(Given task)
Please repeat all of the listing exactly.

(Supplied information)
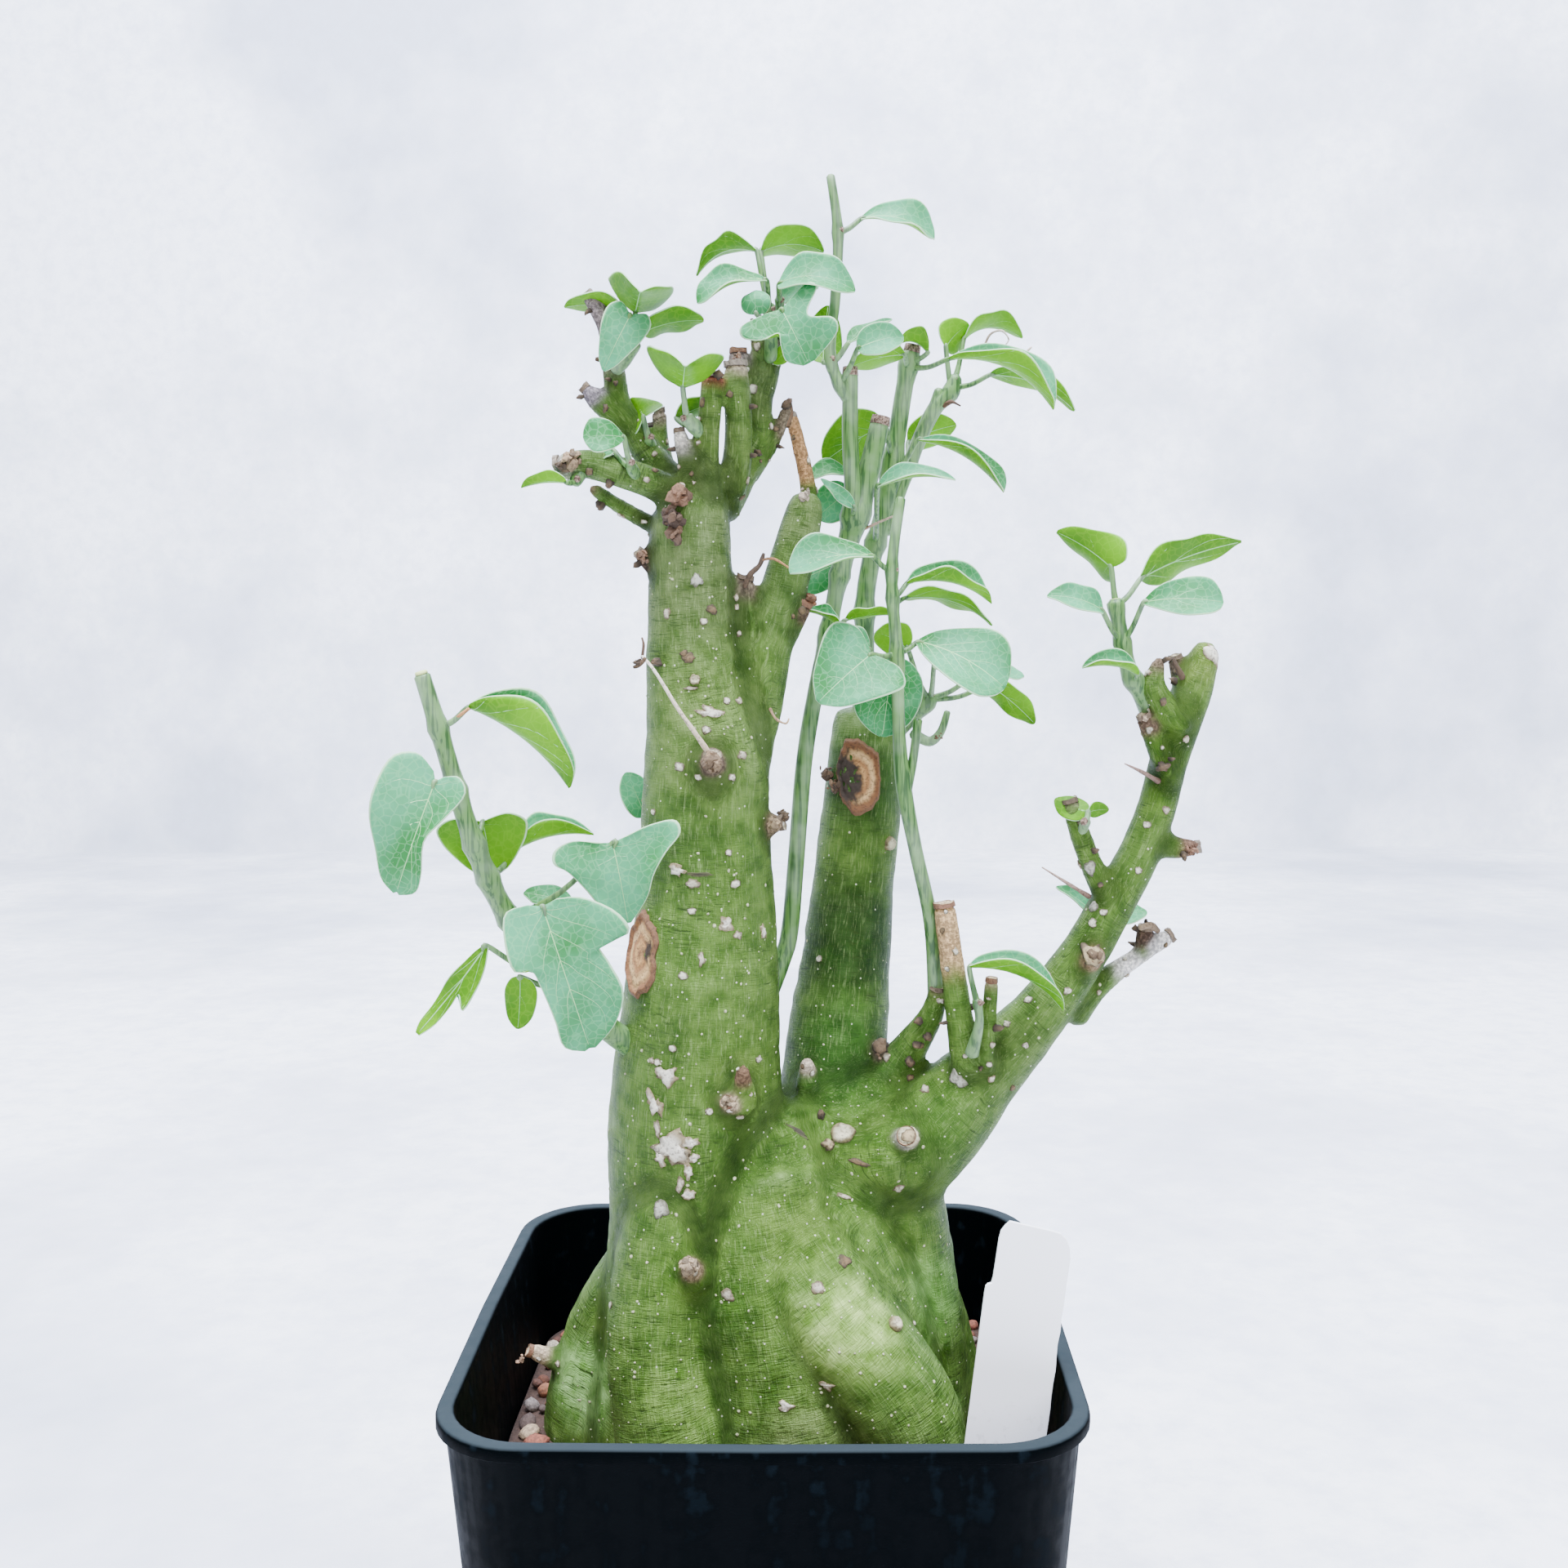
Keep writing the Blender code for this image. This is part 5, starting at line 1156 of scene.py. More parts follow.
# %% Outlines and shoots
# Margins of the blades, from the petiole to the tip: how far along, as a part of the length, and how
# far across, as a part of half the width. A name with two margins has its left side first.
EVEN = {
    "oval": [(-0.01, 0.12), (0.06, 0.62), (0.25, 0.96), (0.5, 1), (0.76, 0.8), (0.93, 0.42), (1, 0.08)],
    "heart": [(-0.05, 0.16), (-0.13, 0.62), (0.02, 0.98), (0.28, 0.94), (0.56, 0.72), (0.84, 0.42),
              (1, 0.08)],
    "wedge": [(0, 0.1), (0.12, 0.42), (0.34, 0.76), (0.6, 1), (0.83, 0.9), (0.96, 0.46), (1, 0.08)],
    "lance": [(0, 0.14), (0.1, 0.66), (0.3, 1), (0.52, 0.9), (0.74, 0.62), (0.92, 0.28), (1, 0.06)],
}
LOPSIDED = {
    "pale": (
        [(-0.06, 0.12), (-0.1, 0.4), (0.02, 0.62), (0.28, 0.4), (0.5, 0.2), (0.78, 0.34), (0.95, 0.34),
         (1.02, 0.06)],
        [(-0.08, 0.1), (-0.18, 0.5), (-0.08, 0.92), (0.2, 1), (0.45, 0.9), (0.7, 0.62), (0.92, 0.36),
         (1.02, 0.06)]),
    "arrow": (
        [(-0.05, 0.22), (-0.13, 0.58), (-0.14, 0.96), (0.02, 1), (0.2, 0.74), (0.44, 0.5), (0.72, 0.34),
         (1, 0.05)],
        [(-0.04, 0.22), (-0.13, 0.58), (-0.08, 0.88), (0.06, 0.94), (0.2, 0.76), (0.44, 0.56),
         (0.72, 0.36), (1, 0.05)]),
    "mitten": (
        [(-0.02, 0.22), (0.02, 0.56), (0.16, 0.92), (0.31, 1), (0.335, 0.58), (0.47, 0.62),
         (0.68, 0.68), (0.88, 0.44), (1.01, 0.08)],
        [(-0.04, 0.18), (-0.04, 0.5), (0.12, 0.63), (0.31, 0.64), (0.355, 0.42), (0.47, 0.37),
         (0.72, 0.33), (0.92, 0.33), (1.01, 0.08)]),
    "notched": (
        [(0, 0.1), (0.12, 0.3), (0.28, 0.4), (0.44, 0.44), (0.6, 0.4), (0.76, 0.34), (0.9, 0.28),
         (1, 0.1)],
        [(0, 0.12), (0.14, 0.5), (0.33, 0.8), (0.57, 1), (0.49, 0.36), (0.64, 0.34), (0.84, 0.34),
         (1, 0.12)]),
    "clover": (
        [(-0.05, 0.14), (-0.2, 0.7), (-0.05, 0.86), (0.2, 0.5), (0.36, 0.46), (0.55, 0.86), (0.8, 0.8),
         (1, 0.16)],
        [(-0.05, 0.3), (-0.04, 0.9), (0.16, 1), (0.34, 0.66), (0.36, 0.3), (0.56, 0.36), (0.82, 0.4),
         (1, 0.12)]),
}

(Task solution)
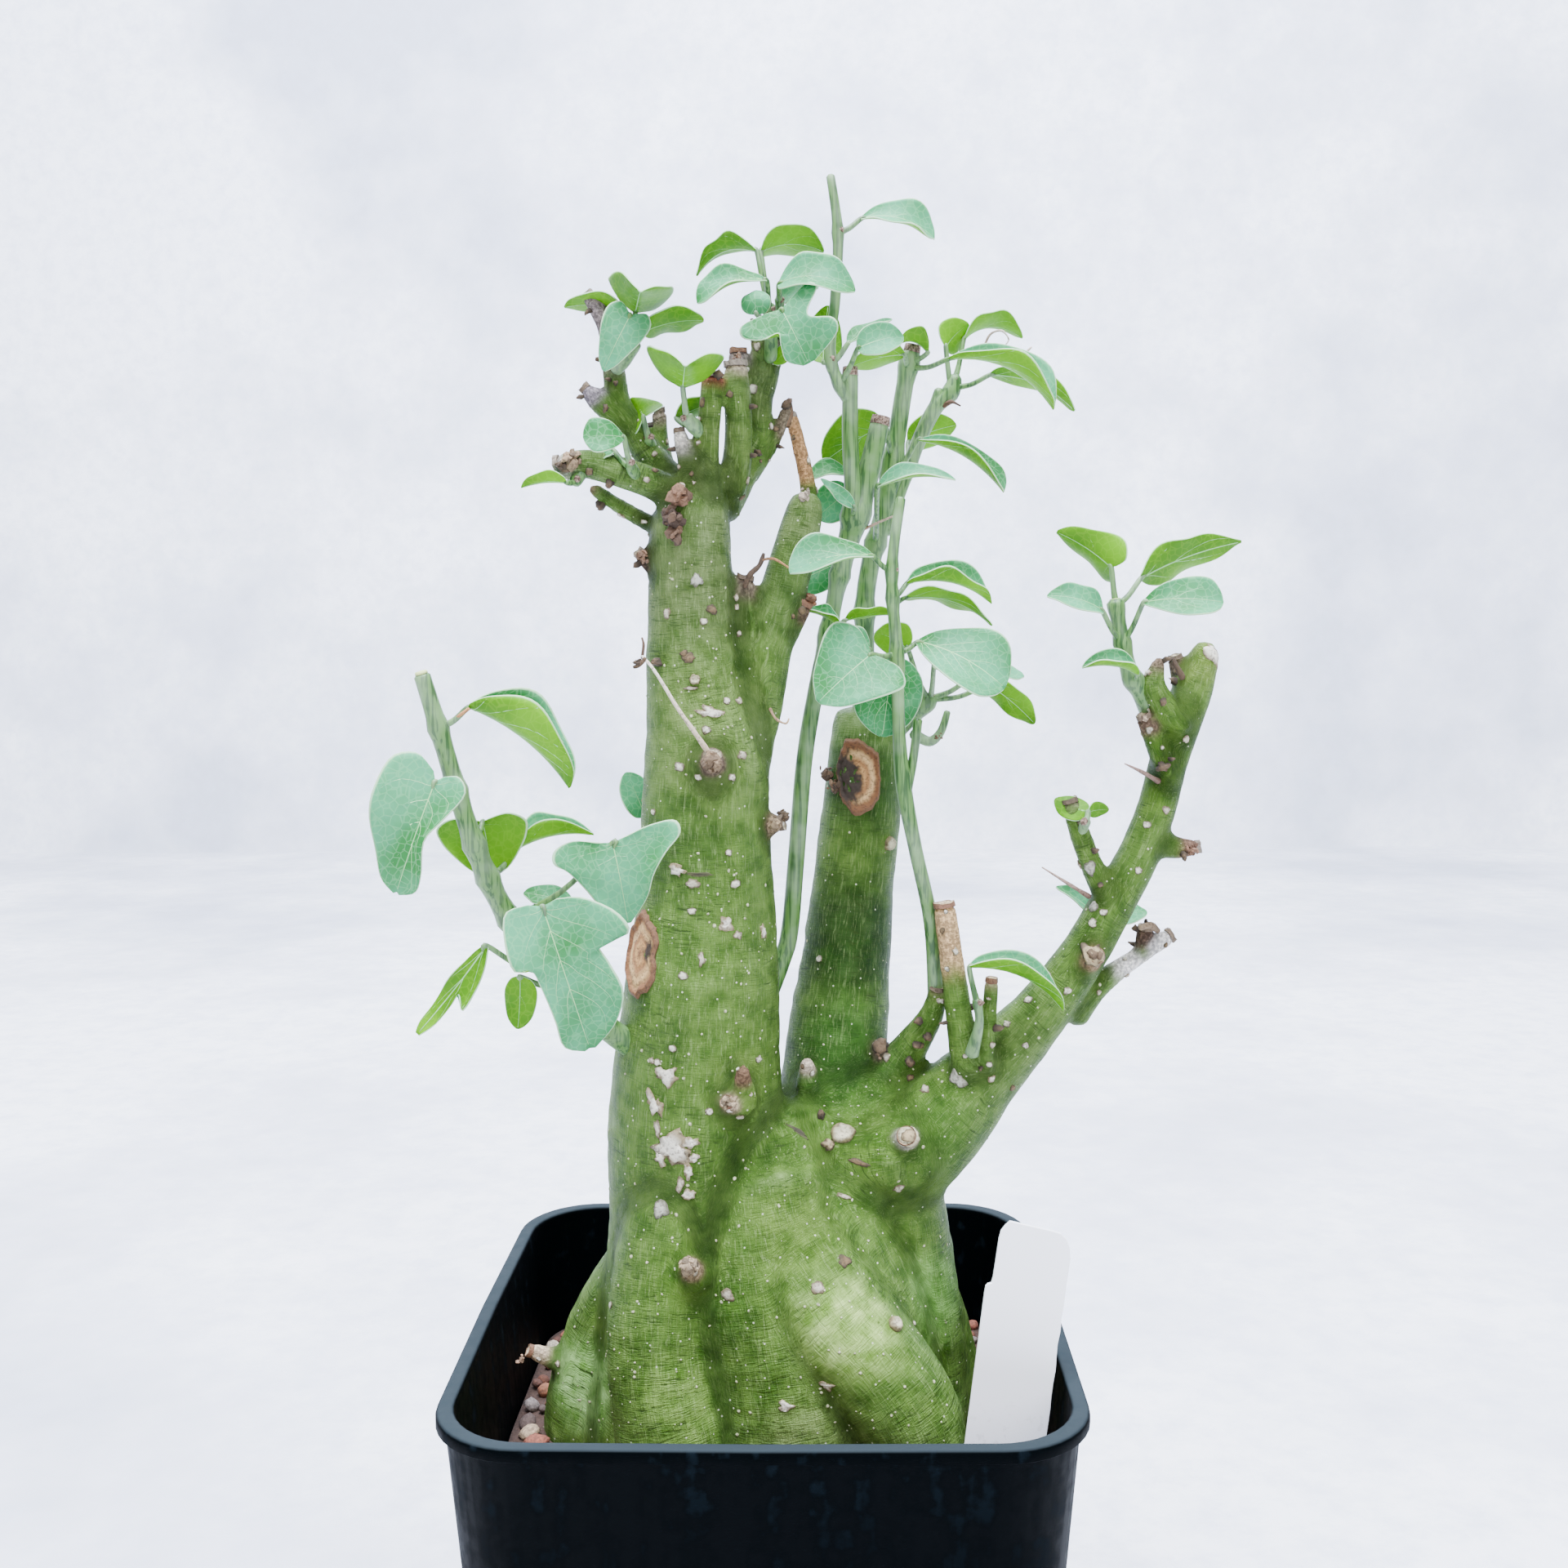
Keep writing the Blender code for this image. This is part 5, starting at line 1156 of scene.py. More parts follow.
# %% Outlines and shoots
# Margins of the blades, from the petiole to the tip: how far along, as a part of the length, and how
# far across, as a part of half the width. A name with two margins has its left side first.
EVEN = {
    "oval": [(-0.01, 0.12), (0.06, 0.62), (0.25, 0.96), (0.5, 1), (0.76, 0.8), (0.93, 0.42), (1, 0.08)],
    "heart": [(-0.05, 0.16), (-0.13, 0.62), (0.02, 0.98), (0.28, 0.94), (0.56, 0.72), (0.84, 0.42),
              (1, 0.08)],
    "wedge": [(0, 0.1), (0.12, 0.42), (0.34, 0.76), (0.6, 1), (0.83, 0.9), (0.96, 0.46), (1, 0.08)],
    "lance": [(0, 0.14), (0.1, 0.66), (0.3, 1), (0.52, 0.9), (0.74, 0.62), (0.92, 0.28), (1, 0.06)],
}
LOPSIDED = {
    "pale": (
        [(-0.06, 0.12), (-0.1, 0.4), (0.02, 0.62), (0.28, 0.4), (0.5, 0.2), (0.78, 0.34), (0.95, 0.34),
         (1.02, 0.06)],
        [(-0.08, 0.1), (-0.18, 0.5), (-0.08, 0.92), (0.2, 1), (0.45, 0.9), (0.7, 0.62), (0.92, 0.36),
         (1.02, 0.06)]),
    "arrow": (
        [(-0.05, 0.22), (-0.13, 0.58), (-0.14, 0.96), (0.02, 1), (0.2, 0.74), (0.44, 0.5), (0.72, 0.34),
         (1, 0.05)],
        [(-0.04, 0.22), (-0.13, 0.58), (-0.08, 0.88), (0.06, 0.94), (0.2, 0.76), (0.44, 0.56),
         (0.72, 0.36), (1, 0.05)]),
    "mitten": (
        [(-0.02, 0.22), (0.02, 0.56), (0.16, 0.92), (0.31, 1), (0.335, 0.58), (0.47, 0.62),
         (0.68, 0.68), (0.88, 0.44), (1.01, 0.08)],
        [(-0.04, 0.18), (-0.04, 0.5), (0.12, 0.63), (0.31, 0.64), (0.355, 0.42), (0.47, 0.37),
         (0.72, 0.33), (0.92, 0.33), (1.01, 0.08)]),
    "notched": (
        [(0, 0.1), (0.12, 0.3), (0.28, 0.4), (0.44, 0.44), (0.6, 0.4), (0.76, 0.34), (0.9, 0.28),
         (1, 0.1)],
        [(0, 0.12), (0.14, 0.5), (0.33, 0.8), (0.57, 1), (0.49, 0.36), (0.64, 0.34), (0.84, 0.34),
         (1, 0.12)]),
    "clover": (
        [(-0.05, 0.14), (-0.2, 0.7), (-0.05, 0.86), (0.2, 0.5), (0.36, 0.46), (0.55, 0.86), (0.8, 0.8),
         (1, 0.16)],
        [(-0.05, 0.3), (-0.04, 0.9), (0.16, 1), (0.34, 0.66), (0.36, 0.3), (0.56, 0.36), (0.82, 0.4),
         (1, 0.12)]),
}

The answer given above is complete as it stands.